[START OF Data block]
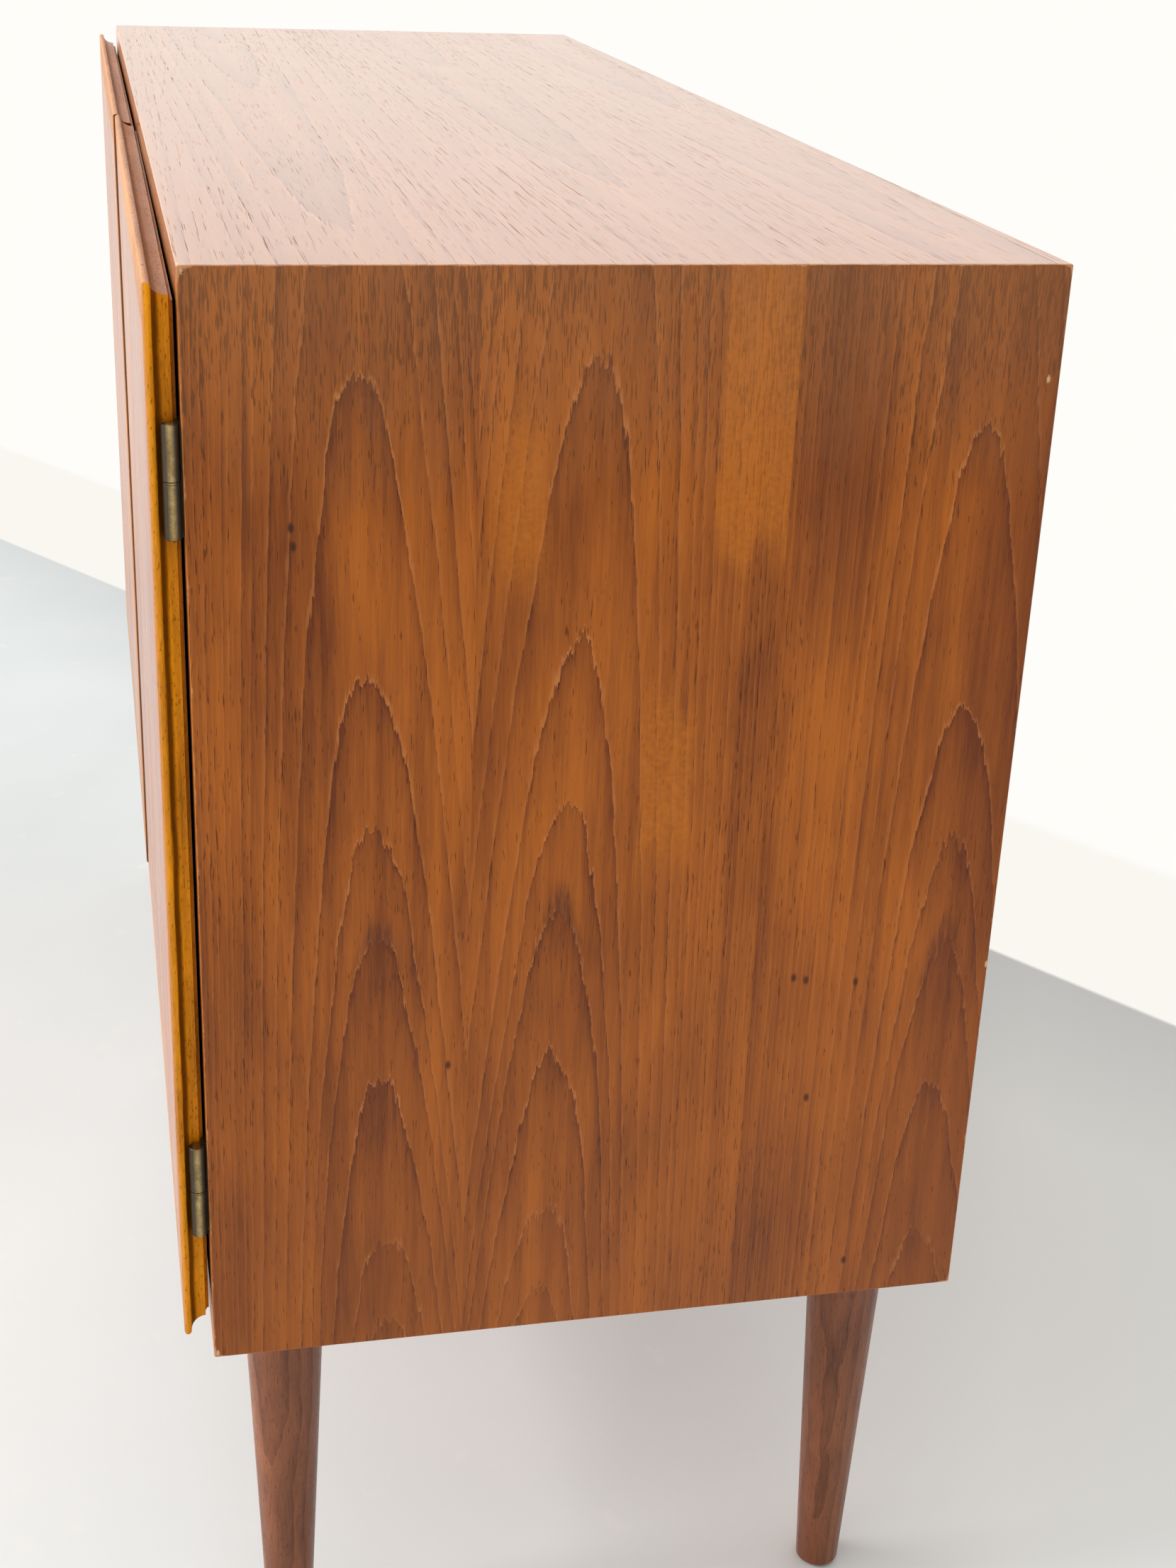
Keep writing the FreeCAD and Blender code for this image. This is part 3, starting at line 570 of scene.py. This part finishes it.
for side, hand in ((1, "right"), (-1, "left")):
    door_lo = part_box(f"{hand}_door_hinge_lipping")[0]
    edge = (side * end_x, door_lo.y, 0)
    give(moulded_lip(f"oiled_teak_{hand}_hinge_lip", X, Z, edge), f"{hand}_door_hinge_lipping")
    # the meeting lipping gets a darker lip and cove than the hinge lipping
    give(moulded_lip(f"darker_teak_{hand}_meeting_lip", X, Z, edge, "4A2A16", ("7A4418", "4A260A")),
         f"{hand}_door_meeting_lipping")
    give(moulded_lip(f"oiled_teak_{hand}_rails", Z, X, edge, specular=0.45, cove=("C07A3C", "8E5222")),
         f"{hand}_door_top_lipping", f"{hand}_door_bottom_lipping")
    give(solid(f"solid_teak_{hand}_shelf_edge", Z, X), f"{hand}_shelf_edge_strip")
give(solid("solid_teak_bottom_edge", Z, X), "bottom_edge_strip")
give(solid("solid_teak_middle_edge", X, Z), "partition_edge_strip")

# ---------------------------------------------------------------- legs and back

LOG_HEART = (46.0, -30.0)       # mm from a leg's axis to the middle of its log
LEG_RING = 7.5                  # mm from ring to ring
LEG_TONES = ((0.0, "945938"), (0.4, "7E4A2F"), (0.75, "693C24"), (1.0, "522D1A"))
PLY_TONES = ((0.3, "9A6A40"), (0.5, "8A5A34"), (0.68, "7C4D2B"), (0.85, "6A3F22"))


def stained_leg(name, axis_x, axis_y, seed):
    """Turned hardwood, stained dark and polished: brown with faint paler arches.

    The log's heart lies beside the leg, so a ring is a wide tube round that heart, and
    the taper cuts the tubes into arches. Rings are bands of the distance to the heart.
    Its fibre is drawn 1 mm wide and its pores 0.6 mm, wider than they are, to show.
    """
    made, tree = blank(name)
    put = partial(add, tree)
    space = put("Mapping", put("TexCoord").outputs["Object"],
                (-axis_x / MM, -axis_y / MM, seed * 400.0), (0, 0, 0), PER_MM)
    wander = put("TexNoise", put("VectorMath MULTIPLY", space, (0.03, 0.03, 0.008)), 1.0, 3.0)
    push = put("VectorMath SUBTRACT", wander.outputs["Color"], HALF)
    push = put("VectorMath MULTIPLY_ADD", push, (22.0, 22.0, 0.0), space)
    radial = put("VectorMath SUBTRACT", push, (*LOG_HEART, 0.0))
    radial = put("VectorMath MULTIPLY", radial, (1.0, 1.0, 0.0))
    distance = put("VectorMath LENGTH", radial).outputs["Value"]
    through = put("Math FRACT", put("Math DIVIDE", distance, LEG_RING))
    ring = put("Math POWER", through, 2.0)
    fibre = put("TexNoise", put("VectorMath MULTIPLY", space, (1.0, 1.0, 1 / 18.0)), 1.0, 3.0, 0.6)
    patches = put("TexNoise", put("VectorMath MULTIPLY", space, (0.05, 0.05, 0.014)), 1.0, 3.0)
    ring = put("Math MULTIPLY", ring, 0.4)
    tone = put("Math MULTIPLY_ADD", put("Math SUBTRACT", fibre, 0.5), 0.9, ring)
    tone = put("Math MULTIPLY_ADD", put("Math SUBTRACT", patches, 0.5), 1.3, tone)
    tone = put("Math ADD", tone, 0.3)
    colour = put("ValToRGB", tone, stops=LEG_TONES)
    flecks = put("TexNoise", put("VectorMath MULTIPLY", space, (1.6, 1.6, 0.2)), 1.0, 1.0)
    pores = put("MapRange", flecks, 0.64, 0.72, 0.0, 1.0)
    colour = put("Mix", put("Math MULTIPLY", pores, 0.45), colour, srgb("2A1610"), data_type="RGBA")
    relief = put("Math MULTIPLY_ADD", pores, -1.0, fibre)
    dress(tree, [colour, relief, pores], roughness=0.32, depth=0.08, specular=0.3)
    return made


for row, depth_end in enumerate(("back", "front")):
    for column, hand in enumerate(("right", "left")):
        name = f"{depth_end}_{hand}_leg"
        middle = sum(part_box(name), Vector()) / 2
        give(stained_leg(f"stained_wood_{name}", middle.x, middle.y, 2 * row + column), name)


def back_ply():
    """Rotary-cut plywood, lightly stained and left matt: slow wide clouds and short flecks.

    The flecks are pores, drawn 0.5 mm wide, twice their real width, so that they show.
    """
    made, tree = blank("stained_ply_back")
    put = partial(add, tree)
    space = grain_space(tree, X, Z, (0, 0, 0))
    clouds = grain_noise(tree, space, 40.0, 260.0, 3.0, 0.55)
    wander = put("VectorMath MULTIPLY_ADD", clouds.outputs["Color"], (60.0, 20.0, 0.0), space)
    bands = grain_noise(tree, wander, 13.0, 420.0)
    fibre = grain_noise(tree, space, 0.9, 26.0, 3.0, 0.6)
    tone = put("Math MULTIPLY_ADD", bands, 0.55, put("Math MULTIPLY", clouds, 0.35))
    tone = put("Math MULTIPLY_ADD", fibre, 0.35, tone)
    colour = put("ValToRGB", tone, stops=PLY_TONES)
    pores = put("MapRange", grain_noise(tree, space, 0.5, 6.0, 1.0), 0.64, 0.72, 0.0, 1.0)
    colour = put("Mix", put("Math MULTIPLY", pores, 0.35), colour, srgb("4A2C18"), data_type="RGBA")
    dress(tree, [colour, fibre, pores], roughness=0.62, depth=0.15)
    return made


give(back_ply(), "back_panel")

# ---------------------------------------------------------------- metal and plastic


def patinated(name, tones, spot_and_shade_tone, roughness, spread, spotted, barrel=None):
    """A metal with a skin of age: cloudy tone, fine marks round it, and dull spots.

    barrel is the y of a hinge's axis and its radius, in mm: painted shade darkens it, and dulls its metal,
    where it curves away.
    """
    made, tree = blank(name)
    put = partial(add, tree)
    place = put("Mapping", put("TexCoord").outputs["Object"], (0, 0, 0), (0, 0, 0), PER_MM)
    clouds = put("TexNoise", place, 0.16, 4.0, 0.6)
    fine = put("TexNoise", place, 1.6, 3.0, 0.6)
    marks = put("TexNoise", put("VectorMath MULTIPLY", place, (0.4, 0.4, 3.2)), 1.0, 2.0)
    tone = put("Math MULTIPLY_ADD", fine, 0.4, put("Math MULTIPLY", clouds, 0.6))
    colour = put("ValToRGB", tone, stops=tones)
    dull_spots_and_shade = put("MapRange", fine, 0.56, 0.68, 0.0, spotted)
    bare = 1.0
    if barrel:
        # painted shade: the hinge barrel is darkened and made less metallic where it curves away from its
        # axis
        off_axis = put("Math SUBTRACT", put("SeparateXYZ", place).outputs[1], barrel[0])
        off_axis = put("Math ABSOLUTE", off_axis)
        barrel_shade = put("MapRange", off_axis, barrel[1] * 0.1, barrel[1] * 0.62, 0.0, 0.95)
        dull_spots_and_shade = put("Math MAXIMUM", dull_spots_and_shade, barrel_shade)
        bare = put("MapRange", barrel_shade, 0.0, 1.0, 1.0, 0.2)
    colour = put("Mix", dull_spots_and_shade, colour, srgb(spot_and_shade_tone), data_type="RGBA")
    rough = put("MapRange", clouds, 0.35, 0.65, roughness - spread, roughness + spread)
    rough = put("Math MULTIPLY_ADD", dull_spots_and_shade, 0.3, rough)
    height = put("Math MULTIPLY_ADD", marks, 0.5, fine)
    bump = put("Bump", named={"Strength": 1.0, "Distance": 0.03 * MM, "Height": height})
    put("OutputMaterial", put("BsdfPrincipled", named={
        "Base Color": colour, "Metallic": bare, "Roughness": rough, "Normal": bump}))
    return made


# Aged brass: dull olive gold that has lost its polish, darker in spots.
brass_tones = ((0.35, "7C6643"), (0.5, "A38A5C"), (0.65, "C8AF7C"))
axis_lo, axis_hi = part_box("right_upper_hinge_pin")
barrel_radius = end_x / MM - (axis_lo.x + axis_hi.x) / 2 / MM
barrel = ((axis_lo.y + axis_hi.y) / 2 / MM, barrel_radius)
hinge_brass = patinated("aged_brass_hinges", brass_tones, "2E2418", 0.25, 0.06, 0.65, barrel)
brass = patinated("aged_brass", brass_tones, "33260F", 0.3, 0.06, 0.65)
give(hinge_brass, *[n for n in nodes if "hinge" in n and "lipping" not in n])
give(brass, "shelf_pins", "left_door_screws", "right_door_screws")

# Zinc-plated steel: cool grey with a faint cloudy spangle.
zinc_tones = ((0.35, "8C8E8E"), (0.5, "A2A4A3"), (0.65, "B6B8B6"))
zinc = patinated("zinc_plated_steel", zinc_tones, "5A5850", 0.34, 0.06, 0.3)
give(zinc, *[n for n in nodes if n.endswith("leg_plate")])
give(zinc, "leg_bolts", "leg_plate_screws", "back_panel_screws", "catch_screws",
     "left_door_strike_plate", "right_door_strike_plate")


def moulded(name, light, dark, roughness):
    """Injection-moulded plastic: one colour with a faint cloud and a fine spark-eroded grain.

    The grain is drawn a third of a mm wide, coarser than it is, so that it shows.
    """
    made, tree = blank(name)
    put = partial(add, tree)
    place = put("Mapping", put("TexCoord").outputs["Object"], (0, 0, 0), (0, 0, 0), PER_MM)
    cloud = put("TexNoise", place, 0.12, 3.0)
    grain = put("TexNoise", place, 3.0, 2.0)
    tone = put("Math MULTIPLY_ADD", grain, 0.3, cloud)
    colour = put("ValToRGB", tone, stops=((0.45, light), (0.8, dark)))
    rough = put("MapRange", cloud, 0.3, 0.7, roughness - 0.05, roughness + 0.05)
    bump = put("Bump", named={"Strength": 1.0, "Distance": 0.03 * MM, "Height": grain})
    put("OutputMaterial", put("BsdfPrincipled", named={
        "Base Color": colour, "Roughness": rough, "Normal": bump}))
    return made


give(moulded("moulded_brown_nylon", "4A2C1C", "3A2115", 0.45), "left_catch", "right_catch")
give(moulded("moulded_dark_glide", "2E221A", "241A14", 0.5), "foot_glides")

# ---------------------------------------------------------------- floor, light and camera

WALL_LINE = (-0.5576, 0.8301, 0.0)      # across the floor, square to where it meets the wall
WALL_AWAY = 0.639                       # metres from the middle of the object to that line
WALL_SHADOW_REACH = 0.25                           # metres over which painted shadow darkens the floor towards the wall
SKIRTING = (0.28, 0.30)                 # metres past the wall's foot where its skirting ends
FADE = (1.9, 3.4)                       # metres out over which the floor turns white
WALL, SKIRTING_PAINT = "FEFDF9", "FAF7F1"
# Painted light and shade: the paint is duller at the front than at the back: how far along, and how bright
PAINTED_FLOOR_LIGHT = ((0.0, 0.0), (0.06, 0.0), (0.32, 0.38), (0.74, 0.36), (0.96, 1.0), (1.0, 1.0))


def painted_floor():
    """Pale painted concrete: grey, clouded and scuffed, with painted light and shade across it and painted
    shadow by the wall's foot, and white past the wall's foot or far off.
    """
    made, tree = blank("painted_floor")
    put = partial(add, tree)
    place = put("TexCoord").outputs["Object"]
    clouds = put("TexNoise", place, 2.2, 4.0, 0.55)
    scuffs = put("TexNoise", place, 26.0, 5.0, 0.7)
    paint = put("ValToRGB", clouds, stops=((0.35, "CED3D4"), (0.65, "D6DADB")))
    marked = put("MapRange", scuffs, 0.60, 0.72, 0.0, 0.45)
    paint = put("Mix", marked, paint, srgb("E4E3DE"), data_type="RGBA")
    # painted light and shade: the floor is duller at the front and brighter at the back
    lit = put("VectorMath DOT_PRODUCT", place, (0.45, 1.0, 0.0)).outputs["Value"]
    lit = put("MapRange", lit, -0.7, 0.6, 0.0, 1.0)
    lit = put("FloatCurve", 1.0, lit, curve=PAINTED_FLOOR_LIGHT)
    shaded_paint = put("Mix", 0.3, paint, srgb("9C9FA0"), data_type="RGBA")
    lit_paint = put("Mix", 0.9, paint, srgb("F2F4F4"), data_type="RGBA")
    paint = put("Mix", lit, shaded_paint, lit_paint, data_type="RGBA")
    away = put("VectorMath DOT_PRODUCT", place, WALL_LINE).outputs["Value"]
    # painted shadow: the floor darkens towards the wall's foot
    corner = put("MapRange", away, WALL_AWAY - WALL_SHADOW_REACH, WALL_AWAY, 0.0, 0.28)
    paint = put("Mix", corner, paint, srgb("8E9090"), data_type="RGBA")
    wall = put("MapRange", away, WALL_AWAY - 0.003, WALL_AWAY + 0.003, 0.0, 1.0)
    skirting = put("MapRange", away, WALL_AWAY + SKIRTING[0], WALL_AWAY + SKIRTING[1], 1.0, 0.0)
    out = put("VectorMath LENGTH", place).outputs["Value"]
    far = put("MapRange", out, *FADE, interpolation_type="SMOOTHSTEP")
    wall = put("Math MAXIMUM", wall, far)
    glow = put("Mix", skirting, srgb(WALL), srgb(SKIRTING_PAINT), data_type="RGBA")
    colour = put("Mix", wall, paint, srgb("000000"), data_type="RGBA")
    put("OutputMaterial", put("BsdfPrincipled", named={
        "Base Color": colour, "Roughness": 0.8, "Specular IOR Level": 0.0,
        "Emission Color": glow, "Emission Strength": wall}))
    return made


def floor_sheet(size=80.0, steps=8):
    """A flat square grid: each point is its row and column times the step, about the middle."""
    line = np.linspace(-size / 2, size / 2, steps + 1)
    x, y = np.meshgrid(line, line)
    points = np.stack((x, y, np.zeros_like(x)), -1).reshape(-1, 3)
    corner = (np.arange(steps)[:, None] * (steps + 1) + np.arange(steps)).ravel()
    quads = np.stack((corner, corner + 1, corner + steps + 2, corner + steps + 1), -1)
    mesh = bpy.data.meshes.new("floor")
    mesh.from_pydata(points.tolist(), [], quads.tolist())
    made = bpy.data.objects.new("floor", mesh)
    scene.collection.objects.link(made)
    made.data.materials.append(painted_floor())
    return made


floor_sheet()

# A pale room: white all round, dimmer where it lies behind the camera at the right end.
BRIGHT_SIDE = (-0.80, -0.58, 0.14)
ROOM_LEVEL = (0.52, 1.08)               # how strongly the dim and the bright side shine
world = bpy.data.worlds.new("pale_room")
scene.world = world
world.use_nodes = True
sky = world.node_tree
sky.nodes.clear()
room = partial(add, sky)
toward = room("VectorMath DOT_PRODUCT", room("TexCoord").outputs["Generated"], BRIGHT_SIDE)
toward = toward.outputs["Value"]
level = room("MapRange", toward, -0.75, 0.35, *ROOM_LEVEL, interpolation_type="SMOOTHSTEP")
seen = room("Mix", room("LightPath").outputs["Is Camera Ray"], level, 1.0)
room("OutputWorld", room("Background", srgb(WALL), seen))


def lamp(name, place, target, size, power):
    """A square soft light at a place, turned to a target."""
    data = bpy.data.lights.new(name, "AREA")
    data.shape = "SQUARE"
    data.size, data.energy = size, power
    made = bpy.data.objects.new(name, data)
    made.location = place
    made.rotation_euler = (Vector(place) - Vector(target)).to_track_quat("Z", "Y").to_euler()
    made.visible_camera = False
    scene.collection.objects.link(made)


# A tall window to the left of the view gives the soft key.
WINDOW_PLACE = (-1.0, -6.6, 4.2)
WINDOW_SIZE, WINDOW_POWER = 4.6, 700.0
lamp("window", WINDOW_PLACE, (0, 0, 0.5), WINDOW_SIZE, WINDOW_POWER)

scene.view_settings.view_transform = "Standard"

# The camera looks down at the right end from just in front of the doors' plane.
CAMERA_PLACE = (1.5809, -0.2407, 1.0102)
LENS, SENSOR = 50.76, 36.0
camera_data = bpy.data.cameras.new("camera")
camera_data.lens = LENS
camera_data.sensor_width = SENSOR
camera = bpy.data.objects.new("camera", camera_data)
scene.collection.objects.link(camera)
forward = Vector((-0.8939321, 0.21013165, -0.39589151)).normalized()
rightward = Vector((0.21276104, 0.97637204, 0.03782031)).normalized()
upward = rightward.cross(forward)
camera.matrix_world = Matrix.Translation(CAMERA_PLACE) @ Matrix(
    (rightward, upward, -forward)).transposed().to_4x4()
scene.camera = camera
[END OF Data block]
» Requirements
In the listing above, reproduce the first line and each one after it through the line that contains "faint paler arches.".

» In response
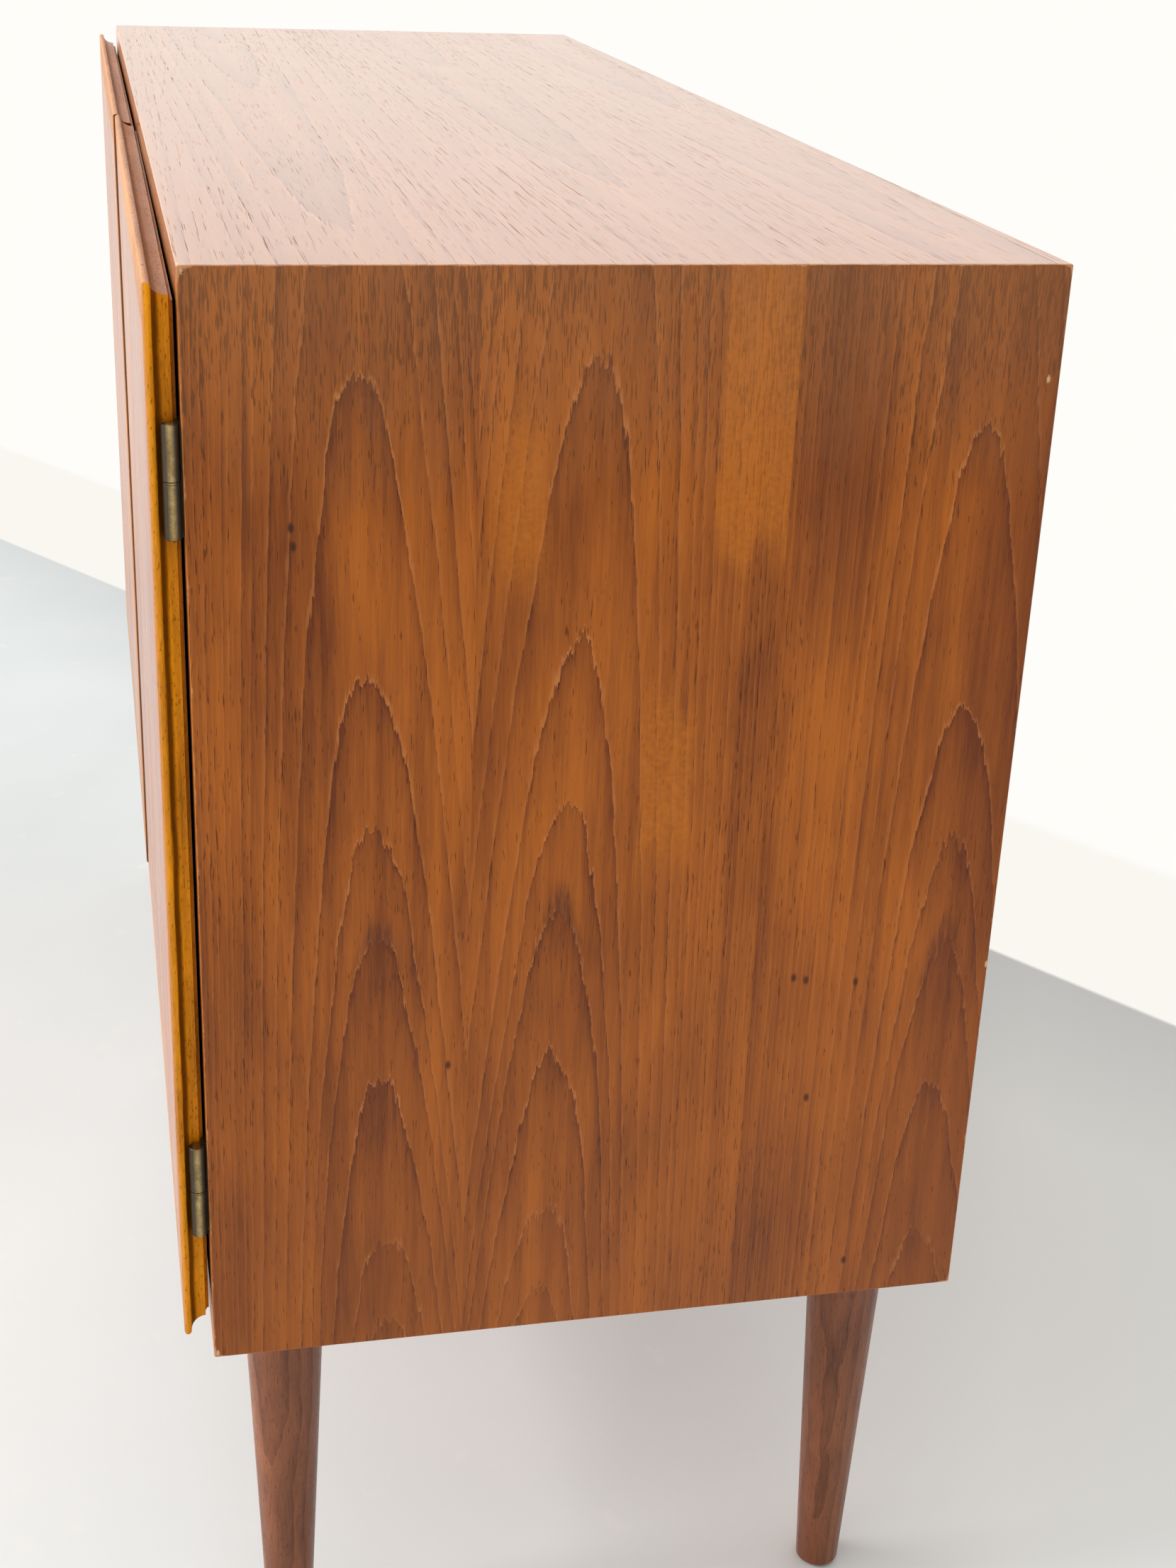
Keep writing the FreeCAD and Blender code for this image. This is part 3, starting at line 570 of scene.py. This part finishes it.
for side, hand in ((1, "right"), (-1, "left")):
    door_lo = part_box(f"{hand}_door_hinge_lipping")[0]
    edge = (side * end_x, door_lo.y, 0)
    give(moulded_lip(f"oiled_teak_{hand}_hinge_lip", X, Z, edge), f"{hand}_door_hinge_lipping")
    # the meeting lipping gets a darker lip and cove than the hinge lipping
    give(moulded_lip(f"darker_teak_{hand}_meeting_lip", X, Z, edge, "4A2A16", ("7A4418", "4A260A")),
         f"{hand}_door_meeting_lipping")
    give(moulded_lip(f"oiled_teak_{hand}_rails", Z, X, edge, specular=0.45, cove=("C07A3C", "8E5222")),
         f"{hand}_door_top_lipping", f"{hand}_door_bottom_lipping")
    give(solid(f"solid_teak_{hand}_shelf_edge", Z, X), f"{hand}_shelf_edge_strip")
give(solid("solid_teak_bottom_edge", Z, X), "bottom_edge_strip")
give(solid("solid_teak_middle_edge", X, Z), "partition_edge_strip")

# ---------------------------------------------------------------- legs and back

LOG_HEART = (46.0, -30.0)       # mm from a leg's axis to the middle of its log
LEG_RING = 7.5                  # mm from ring to ring
LEG_TONES = ((0.0, "945938"), (0.4, "7E4A2F"), (0.75, "693C24"), (1.0, "522D1A"))
PLY_TONES = ((0.3, "9A6A40"), (0.5, "8A5A34"), (0.68, "7C4D2B"), (0.85, "6A3F22"))


def stained_leg(name, axis_x, axis_y, seed):
    """Turned hardwood, stained dark and polished: brown with faint paler arches.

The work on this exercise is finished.